Charles is the main character in A Tale Of Two Cities, in my opinion, although some people probably won't agree with me. Much of the story is told in his point of view and it's his being an Evremonde that really drives the plot. The musical downplays his role, at least to some extent, which I think is a shame because it would have been fantastic to see book Charles really played out well on-stage. But it is Sydney who carries the plot in the musical (he has three solos. Count 'em – three!). And while I don't really have a problem with that, it would be interesting to see how the musical would change if Charles were the main character. Anyway...no use crying over split milk :)
Book Charles has several good qualities to him (he's definitely has more to him than the abridged version I once read shows). For one, he stands up to his evil uncle and renounces his aristocratic roots and the money, power, and prestige that would have come from keeping his position as the Marquis St. Evermonde. Now, I know that the revolution happened just a few years after his uncle's death, which meant he wouldn't have had any money or lands, but how was he to know that? You know a man's principles are good when he follows them even if it means loss to himself. Charles' refusal to profit off other people's misfortunes is one of the things that speaks to me the most about him. Also, when a letter comes to him from an old servant, he has little hesitation in going and saving a life it at all possible (did we ever actually learn what happened to Gabelle? In the 1935 movie, they show Mme. Defarge and her minions forcing Gabelle to write the letter that will bring Charles to Paris – and then they kill him. But I don't remember reading anything about his fate in the book), even if it means leaving his wife and daughter. Again, principles before personal comfort.
One thing I really love about Charles (probably due to my romantic nature) is that he asks Dr Manette's permission to marry Lucie. I love that. Lucie couldn't have asked for a better husband. Instead of going and declaring his love for Lucie right away, Charles 1) waited for quite some time even before telling Dr Manette of his feelings and 2) was extremely thoughtful towards Dr Manette's wishes on the matter. This scene is one of my favorites in the musical. You can listen to it here, although I highly recommend finding the scene in the musical and watching it as well. This scene (in both the book and the musical) also brings forth another reason I like Charles. He doesn't want to conceal his true name from Dr Manette, thinking that it's deceitful and would render him unworthy of Dr Manette and Lucie's trust, even though it could mean an end to the relationship.
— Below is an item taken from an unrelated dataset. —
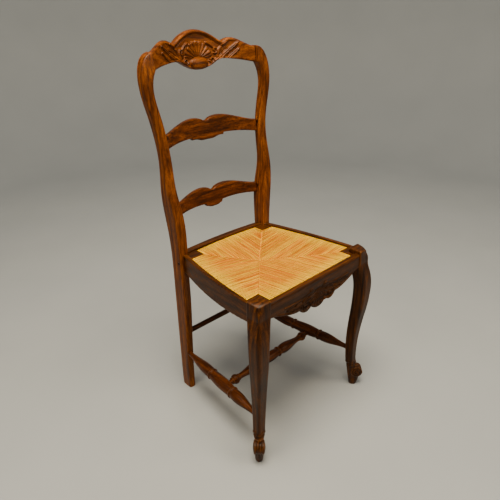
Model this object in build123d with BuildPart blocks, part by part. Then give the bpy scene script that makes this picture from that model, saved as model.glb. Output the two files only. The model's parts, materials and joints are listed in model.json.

But Dr Manette himself refuses to hear the name until the morning of Lucie's wedding to Charles (should it come to pass). I think Dr Manette said that because he was afraid that if his suspicions about Charles' name proved true, he would forbid Lucie from seeing him just because of his unpleasant associations with the name of Evremonde. But he didn't want to mar Lucie's happiness (and Charles'), so he puts a condition that basically won't allow him to forbid Charles and Lucie's marriage (obviously). It really speaks about Charles' character that Dr Manette would trust him that much. And the last point I want to bring up in defence of Charles, is his forgiving nature. Sydney wasn't exactly polite to Charles early in the book, but when he asks forgiveness, Charles quickly and readily forgives him. And I'm sure he forgave Dr Manette for sending him back to the Bastille – because no matter how unwittingly it might have happened (Dr Manette couldn't have known what would happen when he wrote the letter in the first place) there was probably some bitterness or disappointment at first. And Charles is just an all-around amazing French/British gentleman and I like him a lot and this is my defence of him.
And now I want to do a short defence of Lucie Manette-Darnay (short, just because this post is getting ever-so-long). Lucie is one character change I love in the musical – she's more spirited and interesting, no matter how little stage time she may have. She has one solo (which is more than Charles can say, unfortunately); two, if you count both 'Without A Word' and 'Never Say Goodbye', even though she doesn't sing them both in the same production (she sang 'WaW' at the end of the concert, I believe, but not in the actual story itself). 'WaW' is actually pretty different than book Lucie, with quite a bit of anger and accusation in it. 'NSG' has the same, but more toned down. Two things really stick out to me about Lucie in the book. First of all, she follows Charles to France, no matter what the danger, and stands outside the prison all day (pretty much), every day, for about two years (I think it's two), in whatever weather. That speaks volumes about her loyalty to her husband, especially since he could only see her a few times for all the days she stood there. And something that some readers might have missed – she lost a child quite early in her marriage, but she still stayed sweet and kind and even happy through her faith in God. Now that is something worth mentioning.